Teen boy: worry about them leaving you something to eat.
My son just started telling me about a new Pokémon character. Talk to you guys on Monday.
Just realized I get most of my upper body strength from shredding cheese.
I’m fine with you not liking my tweets, as I’m adult enough to deal with it. Also, your moms a whore.
[praying mantis first date]
Female: You seem to have a good head on your shoulders.
Male: Yeah well, you know, saving it for marriage.
Had a yard sale to raise some much-needed cash.
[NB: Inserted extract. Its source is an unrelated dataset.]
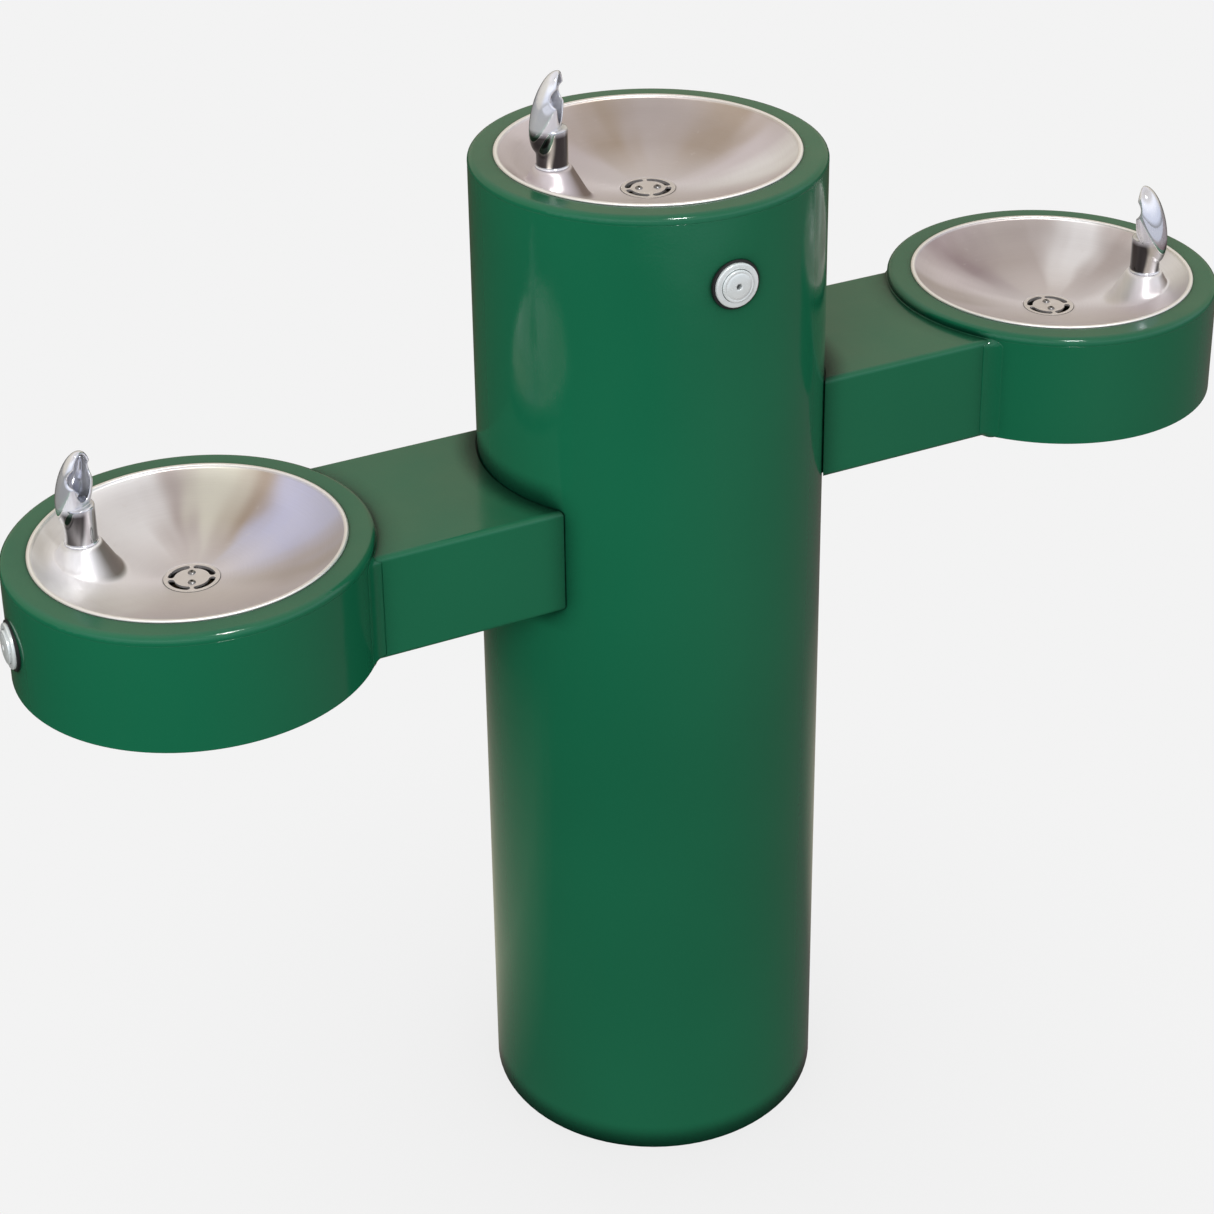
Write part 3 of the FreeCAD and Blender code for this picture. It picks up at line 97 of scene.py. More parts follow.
class Shader:
    """The node tree of a material or a world, with short ways to add and join nodes."""

    def __init__(self, owner, output="ShaderNodeOutputMaterial", space="Object"):
        owner.use_nodes = True
        self.owner = owner
        self.tree = owner.node_tree
        self.tree.nodes.clear()
        self.output = self.node(output)
        self.space = self.node("ShaderNodeTexCoord").outputs[space]

    def node(self, kind, **settings):
        made = self.tree.nodes.new(kind)
        for key, value in settings.items():
            setattr(made, key, value)
        return made

    def join(self, source, target):
        """Feeds a socket from another socket, or sets its value."""
        if isinstance(source, bpy.types.NodeSocket):
            self.tree.links.new(source, target)
        else:
            target.default_value = source

    def noise(self, scale, detail=3.0, roughness=0.5, vector=None):
        made = self.node("ShaderNodeTexNoise")
        self.join(vector or self.space, made.inputs["Vector"])
        made.inputs["Scale"].default_value = scale
        made.inputs["Detail"].default_value = detail
        made.inputs["Roughness"].default_value = roughness
        return made.outputs["Fac"]

    def remap(self, value, low, high, to_low, to_high):
        made = self.node("ShaderNodeMapRange", clamp=True)
        self.join(value, made.inputs["Value"])
        made.inputs["From Min"].default_value = low
        made.inputs["From Max"].default_value = high
        made.inputs["To Min"].default_value = to_low
        made.inputs["To Max"].default_value = to_high
        return made.outputs["Result"]

    def math(self, operation, first, second=0.0):
        made = self.node("ShaderNodeMath", operation=operation)
        self.join(first, made.inputs[0])
        self.join(second, made.inputs[1])
        return made.outputs[0]

    def add(self, first, second):
        return self.math("ADD", first, second)

    def times(self, first, second):
        return self.math("MULTIPLY", first, second)

    def length(self, x, y):
        return self.math("SQRT", self.add(self.times(x, x), self.times(y, y)))

    def mix(self, share, first, second):
        made = self.node("ShaderNodeMix", data_type="RGBA")
        self.join(share, made.inputs[0])
        self.join(first, made.inputs[6])
        self.join(second, made.inputs[7])
        return made.outputs[2]

    def stretch(self, scale):
        made = self.node("ShaderNodeMapping")
        self.join(self.space, made.inputs["Vector"])
        made.inputs["Scale"].default_value = scale
        return made.outputs["Vector"]

    def split(self, vector):
        made = self.node("ShaderNodeSeparateXYZ")
        self.join(vector, made.inputs[0])
        return made.outputs

    def combine(self, x, y, z):
        made = self.node("ShaderNodeCombineXYZ")
        for socket, value in zip(made.inputs, (x, y, z)):
            self.join(value, socket)
        return made.outputs[0]

    def ramp(self, value, stops):
        """A smooth run of colours along a value from 0 to 1."""
        made = self.node("ShaderNodeValToRGB")
        made.color_ramp.interpolation = "EASE"
        elements = made.color_ramp.elements
        while len(elements) < len(stops):
            elements.new(0.5)
        for element, (position, color) in zip(elements, stops):
            element.position = position
            element.color = rgb(*color)
        self.join(value, made.inputs[0])
        return made.outputs["Color"]

    def round_ramp(self, turn, stops):
        """Colours round an axis. A stop is (degrees from +X, colour); the last meets the first."""
        share = self.remap(turn, -math.pi, math.pi, 0.0, 1.0)
        return self.ramp(share, [((degrees + 180.0) / 360.0, color) for degrees, color in stops])

    def bump(self, height, distance, strength=1.0, before=None):
        made = self.node("ShaderNodeBump")
        made.inputs["Distance"].default_value = distance
        made.inputs["Strength"].default_value = strength
        self.join(height, made.inputs["Height"])
        if before is not None:
            self.join(before, made.inputs["Normal"])
        return made.outputs["Normal"]

    def geometry(self, output):
        return self.node("ShaderNodeNewGeometry").outputs[output]

    def up(self):
        """1 on level upward faces and 0 on walls."""
        return self.remap(self.split(self.geometry("Normal"))["Z"], 0.6, 1.0, 0.0, 1.0)

    def edge(self):
        """0 on flat faces and 1 on sharp outside edges."""
        return self.remap(self.geometry("Pointiness"), 0.52, 0.6, 0.0, 1.0)

    def openness(self, distance, samples=6):
        """1 on open faces, and less in corners and holes, out to a distance in metres."""
        made = self.node("ShaderNodeAmbientOcclusion", samples=samples)
        made.inputs["Distance"].default_value = distance
        return made.outputs["AO"]

    def glow(self, color):
        made = self.node("ShaderNodeEmission")
        self.join(color, made.inputs["Color"])
        return made.outputs[0]

    def blend(self, share, first, second):
        """A mix of two shaders."""
        made = self.node("ShaderNodeMixShader")
        for socket, value in zip(made.inputs, (share, first, second)):
            self.join(value, socket)
        return made.outputs[0]

    def end(self, shader):
        self.join(shader, self.output.inputs["Surface"])
        return self.owner

    def surface(self, **inputs):
        """Ends the tree in a principled shader."""
        made = self.node("ShaderNodeBsdfPrincipled")
        for key, value in inputs.items():
            self.join(value, made.inputs[key.replace("_", " ")])
        return self.end(made.outputs[0])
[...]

I really miss that yard.
when i’m dying please rush me to the nearest haunted house. i don’t want to haunt a shitty apartment by myself.
Nobody discretely coughs blood into a handkerchief while wearing a top hat anymore.
Is age 14 too old to leave your kid on a doorstep?
I don’t remember my driver’s ed teacher saying anything about merging while a child is playing a recorder in the back seat.
3: Can I be Cinderella?
Me: Sure, you can help me mop the floors, scrub the toilets and the dishes need to be put away.
3:
Me: Well?
3: Can I be Sleeping Beauty?
A secret about trees is that nobody knows which are which. The most confident member of any party will simply say ‘That is a Dutch Elm’ and everybody will agree. But nobody actually knows. Nobody went to tree school. It’s a woodland grift. You stand in a copse of lies.
I know how to share fries even if others do not. I am a bear.